begin
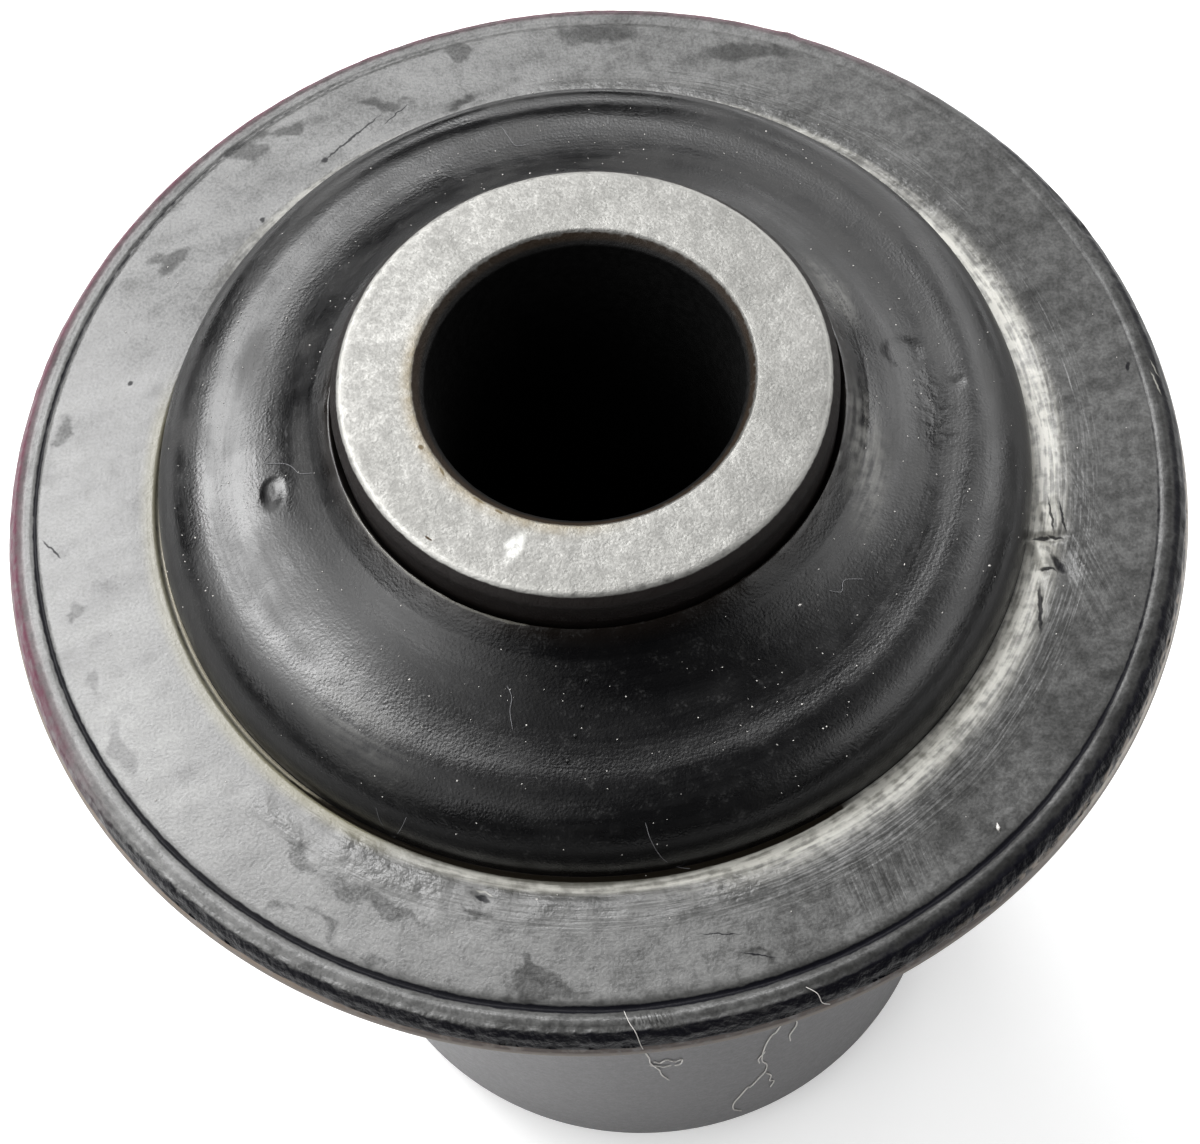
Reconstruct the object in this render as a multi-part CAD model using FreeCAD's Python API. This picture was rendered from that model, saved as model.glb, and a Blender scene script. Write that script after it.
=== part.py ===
import FreeCAD, Part
import math
import os

# A rubber and metal bush: a thick steel sleeve for a bolt, a drawn steel shell with a
# turned-out flange, and one rubber moulding bonded to both.
# Millimetres. +Z is up along the axis of the bore, and z = 0 is the sleeve's lower face.

# Inner sleeve
bore_diameter = 14.2
sleeve_wall = 4.2
bore_chamfer = 0.55
sleeve_edge_chamfer = 0.5
sleeve_above_flange = 8.05
sleeve_below_shell = 2.25

# Rubber between the sleeve and the shell
rubber_wall = 8.5

# Outer shell, drawn from sheet. Its barrel comes to 42 mm across.
sheet = 1.2
shell_length = 57.2
flange_width = 7.25
bend_radius = 1.0
lead_in_length = 1.2
lead_in_depth = 0.4

# Edge of the flange, sheared from the sheet: it leans in and its upper corner is rounded
edge_face = 0.6
edge_lean = 0.2
edge_roll = 0.75

# Rubber at the sleeve: a cone that ends in a thin edge beside a narrow crevice
sleeve_bare = 1.85
crevice_width = 0.28
crevice_depth = 0.9
collar_height = 0.15
collar_foot = 1.35
cone_angle = 30.0

# Rubber at the shell: the cone hollows out to a level crest, which rounds over into a
# flank that drops to a crease over the bend
crest_height = 3.85
hollow_radius = 7.2
shoulder_radius = 3.4
crease_angle = 64.0
crease_skin = 0.3

# Rubber on the flange: a rolled lip, a flat pad, a groove and a bead
pad_skin = 0.4
lip_width = 1.1
lip_roll = 0.4
lip_drop = 0.15
groove_inset = 1.7
groove_width = 0.42
groove_depth = 0.25
bead_width = 1.1
bead_roll = 0.7
bead_drop = 0.2
bead_foot = 0.4
bead_foot_drop = 0.55

# Lower end of the rubber, hidden in use
rubber_inset = 2.5
recess_depth = 2.0
recess_margin = 1.0

# Marks left on the cone by the mould, and the dent in the lip
marks_from_sleeve = 3.5
pip_angle = 187.0
pip_diameter = 1.1
pip_height = 0.25
crater_depth = 0.2
vent_angle = 6.0
vent_diameter = 1.6
vent_depth = 0.15
dent_angle = 339.0
dent_diameter = 1.8
dent_depth = 0.28
dent_from_crease = 1.1

# Radii and levels that the pieces share
bore_r = bore_diameter / 2
sleeve_r = bore_r + sleeve_wall
shell_inner_r = sleeve_r + rubber_wall
barrel_r = shell_inner_r + sheet
flange_r = barrel_r + flange_width
shell_bottom = sleeve_below_shell
flange_top = shell_bottom + shell_length
flange_under = flange_top - sheet
sleeve_top = flange_top + sleeve_above_flange
outer_bend_radius = bend_radius + sheet
rubber_edge = sleeve_top - sleeve_bare
cone_top = rubber_edge - collar_height
pad_top = flange_top + pad_skin

# A rounding takes at most this share of the shorter line beside its corner
rounding_share = 0.9

# Short cones that make up each side of the bend
bend_steps = 3


# Point over the bend, at a distance from the bend's centre. The angle is 0 at the
# barrel's wall and 90 at the flange.
def over_bend(distance, angle):
    turn = math.radians(angle)
    r = barrel_r + bend_radius - distance * math.cos(turn)
    z = flange_under - bend_radius + distance * math.sin(turn)
    return r, z


crease_r, crease_z = over_bend(outer_bend_radius + crease_skin, crease_angle)
crest_z = flange_top + crest_height

# The straight side of the cone would meet the level of the crest here
cone_fall = math.tan(math.radians(cone_angle))
hollow_r = sleeve_r + (cone_top - crest_z) / cone_fall
hollow_reach = hollow_radius * math.tan(math.radians(cone_angle / 2))
hollow_end_r = hollow_r + hollow_reach


# Height of the cone at a radius, on its straight side or in the hollow
def cone_height(r):
    if r < hollow_r - hollow_reach * math.cos(math.radians(cone_angle)):
        return cone_top - cone_fall * (r - sleeve_r)
    return crest_z + hollow_radius - math.sqrt(hollow_radius ** 2 - (hollow_end_r - r) ** 2)


# Direction square to the cone at a radius and an angle about the axis
def square_to_cone(r, angle):
    lean = min(math.asin((hollow_end_r - r) / hollow_radius), math.radians(cone_angle))
    turn = math.radians(angle)
    outward = math.sin(lean)
    return FreeCAD.Vector(outward * math.cos(turn), outward * math.sin(turn), math.cos(lean))


# Start, middle and end of the arc that rounds a corner
def rounding(before, corner, after, radius):
    back = before - corner
    on = after - corner
    room = rounding_share * min(back.Length, on.Length)
    back.normalize()
    on.normalize()
    half = back.getAngle(on) / 2
    reach = min(radius / math.tan(half), room)
    radius = reach * math.tan(half)
    inward = (back + on).normalize()
    centre = corner + inward * (radius / math.sin(half))
    return corner + back * reach, centre - inward * radius, corner + on * reach


# Closed outline of lines and tangent arcs, turned about the axis into a solid.
# Each corner is (radius, height) or (radius, height, rounding).
def turned(corners):
    points = [FreeCAD.Vector(corner[0], 0, corner[1]) for corner in corners]
    edges = []
    last = None
    first = None
    for i, corner in enumerate(corners):
        if len(corner) == 3:
            after = points[(i + 1) % len(points)]
            start, middle, end = rounding(points[i - 1], points[i], after, corner[2])
        else:
            start = middle = end = points[i]
        if last is None:
            first = start
        else:
            edges.append(Part.LineSegment(last, start).toShape())
        if start is not end:
            edges.append(Part.Arc(start, middle, end).toShape())
        last = end
    edges.append(Part.LineSegment(last, first).toShape())
    section = Part.Face(Part.Wire(edges))
    return section.revolve(FreeCAD.Vector(0, 0, 0), FreeCAD.Vector(0, 0, 1), 360)


def polar(r, angle, z):
    turn = math.radians(angle)
    return FreeCAD.Vector(r * math.cos(turn), r * math.sin(turn), z)


# One side of the bend as a run of short cones, from the flange down to the barrel's wall
def bend_side(radius):
    return [over_bend(radius, 90 * (1 - i / bend_steps)) for i in range(bend_steps + 1)]


# The bonded side. The shell and the rubber share it.
def bonded_bend():
    return bend_side(outer_bend_radius)


# The rounded upper corner of the flange's edge, from the bare face to the top of the sheet.
# The shell and the rubber share it too.
def flange_edge():
    return [
        (flange_r - edge_lean, flange_under + edge_face),
        (flange_r - edge_roll, flange_top),
    ]


def inner_sleeve():
    face_r = sleeve_r - sleeve_edge_chamfer
    mouth_r = bore_r + bore_chamfer
    return turned([
        (mouth_r, 0),
        (face_r, 0),
        (sleeve_r, sleeve_edge_chamfer),
        (sleeve_r, sleeve_top - sleeve_edge_chamfer),
        (face_r, sleeve_top),
        (mouth_r, sleeve_top),
        (bore_r, sleeve_top - bore_chamfer),
        (bore_r, bore_chamfer),
    ])


def outer_shell():
    return turned([
        (shell_inner_r, shell_bottom),
        (barrel_r - lead_in_depth, shell_bottom),
        (barrel_r, shell_bottom + lead_in_length),
    ] + bend_side(bend_radius)[::-1] + [
        (flange_r, flange_under),
    ] + flange_edge() + bonded_bend())


# Corners of the free surface from the sleeve out to the crease
def cone_corners():
    foot_r = sleeve_r + collar_foot
    return [
        (sleeve_r, rubber_edge - crevice_depth),
        (sleeve_r + crevice_width, rubber_edge),
        (foot_r, cone_height(foot_r)),
        (hollow_r, crest_z, hollow_radius),
        (crease_r, crest_z, shoulder_radius),
        (crease_r, crease_z),
    ]


# Corners of the free surface from the crease out to the bare metal edge
def pad_corners():
    groove_r = flange_r - groove_inset
    return [
        (crease_r + lip_roll, pad_top - lip_drop),
        (crease_r + lip_width, pad_top),
        (groove_r - groove_width / 2, pad_top),
        (groove_r, pad_top - groove_depth),
        (groove_r + groove_width / 2, pad_top),
        (flange_r - bead_width, pad_top),
        (flange_r - bead_roll, pad_top - bead_drop),
        (flange_r - bead_foot, pad_top - bead_foot_drop),
    ]


# Corners of the wall bonded to the barrel, and of the lower end
def lower_corners():
    lower_end = shell_bottom + rubber_inset
    ceiling = lower_end + recess_depth
    outer = shell_inner_r - recess_margin
    inner = sleeve_r + recess_margin
    return [
        (shell_inner_r, lower_end),
        (outer, lower_end),
        (outer - recess_depth / 2, ceiling),
        (inner + recess_depth / 2, ceiling),
        (inner, lower_end),
        (sleeve_r, lower_end),
    ]


# Stub of rubber left where the mould was filled, with a torn crater in its top
def gate_pip(r):
    place = polar(r, pip_angle, cone_height(r))
    up = square_to_cone(r, pip_angle)
    root = place - up * pip_height
    floor = place + up * (pip_height - crater_depth)
    stub = Part.makeCylinder(pip_diameter / 2, 2 * pip_height, root, up)
    crater = Part.makeCone(pip_diameter / 8, pip_diameter / 3, crater_depth, floor, up)
    return stub.cut(crater)


# Shallow round recess in the cone
def vent_mark(r):
    up = square_to_cone(r, vent_angle)
    floor = polar(r, vent_angle, cone_height(r)) - up * vent_depth
    return Part.makeCylinder(vent_diameter / 2, 3 * vent_depth, floor, up)


# Knock in the rolled lip, narrow at its floor
def lip_dent():
    floor = polar(crease_r + dent_from_crease, dent_angle, pad_top - dent_depth)
    return Part.makeCone(dent_diameter / 6, dent_diameter / 2, dent_depth, floor)


def rubber_body():
    free = cone_corners() + pad_corners()
    body = turned(free + flange_edge() + bonded_bend() + lower_corners())
    mark_r = sleeve_r + marks_from_sleeve
    body = body.fuse(gate_pip(mark_r))
    body = body.cut(vent_mark(mark_r))
    body = body.cut(lip_dent())
    return body.Solids[0]


os.makedirs("parts", exist_ok=True)
inner_sleeve().exportStep("parts/inner_sleeve.step")
outer_shell().exportStep("parts/outer_shell.step")
rubber_body().exportStep("parts/rubber_body.step")
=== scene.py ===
import math
import random

import bpy
import numpy as np
from mathutils import Matrix, Vector, noise


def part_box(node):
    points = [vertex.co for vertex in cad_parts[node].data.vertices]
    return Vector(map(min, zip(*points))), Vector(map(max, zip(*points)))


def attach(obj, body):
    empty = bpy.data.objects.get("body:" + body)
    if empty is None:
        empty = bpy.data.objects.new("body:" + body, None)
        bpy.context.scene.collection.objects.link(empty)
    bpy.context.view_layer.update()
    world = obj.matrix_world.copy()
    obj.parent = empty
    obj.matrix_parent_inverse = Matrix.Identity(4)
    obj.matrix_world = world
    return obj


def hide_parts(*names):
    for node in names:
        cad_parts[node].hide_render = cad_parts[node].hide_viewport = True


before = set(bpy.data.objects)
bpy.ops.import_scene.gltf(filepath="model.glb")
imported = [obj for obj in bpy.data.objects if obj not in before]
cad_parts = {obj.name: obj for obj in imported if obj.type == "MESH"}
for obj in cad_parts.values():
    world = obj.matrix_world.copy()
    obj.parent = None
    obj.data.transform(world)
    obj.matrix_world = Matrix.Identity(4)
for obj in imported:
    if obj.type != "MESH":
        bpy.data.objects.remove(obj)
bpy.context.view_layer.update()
print("frame loaded:", ", ".join(sorted(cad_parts)))

# Lengths below are in millimetres, as on the maker's drawing. Meshes are written in metres.
mm = 0.001
shellLow, shellHigh = (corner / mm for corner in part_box("outer_shell"))
sleeveLow, sleeveHigh = (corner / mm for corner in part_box("inner_sleeve"))
flangeTop = shellHigh.z
flangeEdge = shellHigh.x
sleeveTop = sleeveHigh.z
sleeveRadius = sleeveHigh.x


# Start, centre and end of the arc that rounds a corner of an outline. The arc takes at most a
# share of the shorter line beside the corner.
def roundedCorner(before, corner, after, radius, share=0.9):
    back = (before - corner) / np.linalg.norm(before - corner)
    on = (after - corner) / np.linalg.norm(after - corner)
    half = math.acos(np.clip(back @ on, -1, 1)) / 2
    room = share * min(np.linalg.norm(before - corner), np.linalg.norm(after - corner))
    reach = min(radius / math.tan(half), room)
    inward = (back + on) / np.linalg.norm(back + on)
    return corner + back * reach, corner + inward * (reach / math.cos(half)), corner + on * reach


# Rings (radius, height) of a turned piece. Each corner is (radius, height, rounding, spacing),
# and the spacing is that of the rings on the way to the next corner. A step along an arc is at
# most a share of its radius.
def ringsAlong(corners, arcShare=0.6):
    points = [np.array(corner[:2], float) for corner in corners]
    arcs = []
    for i, corner in enumerate(corners):
        after = points[(i + 1) % len(points)]
        if corner[2]:
            arcs.append(roundedCorner(points[i - 1], points[i], after, corner[2]))
        else:
            arcs.append((points[i], None, points[i]))
    rings = []
    for i, corner in enumerate(corners):
        start, centre, end = arcs[i]
        spacing = corner[3]
        rings.append(start)
        if centre is not None:
            first = math.atan2(start[1] - centre[1], start[0] - centre[0])
            turn = math.atan2(end[1] - centre[1], end[0] - centre[0]) - first
            turn = (turn + math.pi) % (2 * math.pi) - math.pi
            radius = np.linalg.norm(start - centre)
            steps = max(2, round(abs(turn) * radius / min(spacing, radius * arcShare)))
            for k in range(1, steps + 1):
                a = first + turn * k / steps
                rings.append(centre + radius * np.array([math.cos(a), math.sin(a)]))
        goal = arcs[(i + 1) % len(corners)][0]
        steps = max(1, round(np.linalg.norm(goal - end) / spacing))
        rings.extend(end + (goal - end) * k / steps for k in range(1, steps))
    return np.array(rings)


# Outward direction (radius, height) of each ring
def ringNormals(rings):
    along = np.roll(rings, -1, 0) - np.roll(rings, 1, 0)
    outward = np.column_stack([-along[:, 1], along[:, 0]])
    return outward / np.linalg.norm(outward, axis=1)[:, None]


# Smooth step from 0 at low to 1 at high
def rise(x, low, high):
    t = np.clip((x - low) / (high - low), 0, 1)
    return t * t * (3 - 2 * t)


def bell(x, width):
    return np.exp(-((x / width) ** 2))


# 1 between two radii, with soft ends
def band(r, low, high, soft):
    return rise(r, low - soft, low + soft) * (1 - rise(r, high - soft, high + soft))


# Degrees from one azimuth to another, from -180 to 180
def degreesFrom(azimuth, centre):
    return (azimuth - centre + 180) % 360 - 180


# How strongly an azimuth belongs to a sector (centre, reach, softness), all in degrees
def sectorShare(azimuth, centre, reach, soft):
    return 1 - rise(np.abs(degreesFrom(azimuth, centre)), reach, reach + soft)


def polarPoint(azimuth, radius, z):
    turn = math.radians(azimuth)
    return np.array([radius * math.cos(turn), radius * math.sin(turn), z])


# Azimuths of the spokes in radians. Each finer stretch is (centre, reach, times as dense).
def spokeAngles(count, finer=(), blend=4, samples=7201):
    azimuth = np.linspace(0, 360, samples)
    weight = np.ones(samples)
    for centre, reach, times in finer:
        away = np.abs(degreesFrom(azimuth, centre))
        weight += (times - 1) * (1 - rise(away, reach, reach + blend))
    total = np.concatenate([[0], np.cumsum((weight[1:] + weight[:-1]) / 2)])
    return np.radians(np.interp(np.arange(count) * total[-1] / count, total, azimuth))


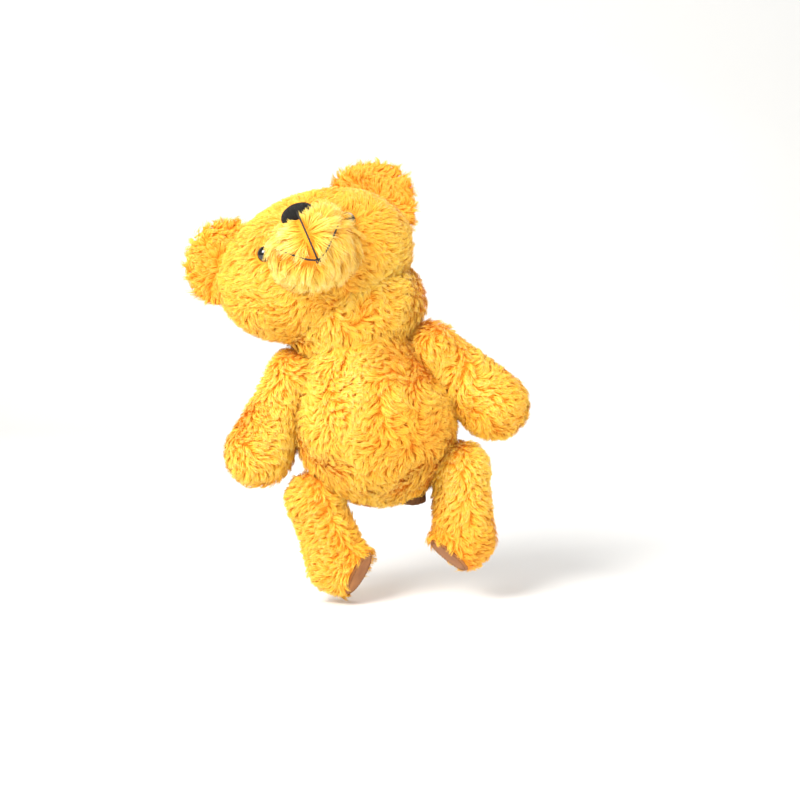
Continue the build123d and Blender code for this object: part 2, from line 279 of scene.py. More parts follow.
end
YOUR TASK: Everything from the line containing "# Knock in the" down to the line containing "for node in" should be retyped exactly, both lines included, and nothing more.

EXERCISE SOLUTION:
# Knock in the rolled lip, narrow at its floor
def lip_dent():
    floor = polar(crease_r + dent_from_crease, dent_angle, pad_top - dent_depth)
    return Part.makeCone(dent_diameter / 6, dent_diameter / 2, dent_depth, floor)


def rubber_body():
    free = cone_corners() + pad_corners()
    body = turned(free + flange_edge() + bonded_bend() + lower_corners())
    mark_r = sleeve_r + marks_from_sleeve
    body = body.fuse(gate_pip(mark_r))
    body = body.cut(vent_mark(mark_r))
    body = body.cut(lip_dent())
    return body.Solids[0]


os.makedirs("parts", exist_ok=True)
inner_sleeve().exportStep("parts/inner_sleeve.step")
outer_shell().exportStep("parts/outer_shell.step")
rubber_body().exportStep("parts/rubber_body.step")
=== scene.py ===
import math
import random

import bpy
import numpy as np
from mathutils import Matrix, Vector, noise


def part_box(node):
    points = [vertex.co for vertex in cad_parts[node].data.vertices]
    return Vector(map(min, zip(*points))), Vector(map(max, zip(*points)))


def attach(obj, body):
    empty = bpy.data.objects.get("body:" + body)
    if empty is None:
        empty = bpy.data.objects.new("body:" + body, None)
        bpy.context.scene.collection.objects.link(empty)
    bpy.context.view_layer.update()
    world = obj.matrix_world.copy()
    obj.parent = empty
    obj.matrix_parent_inverse = Matrix.Identity(4)
    obj.matrix_world = world
    return obj


def hide_parts(*names):
    for node in names:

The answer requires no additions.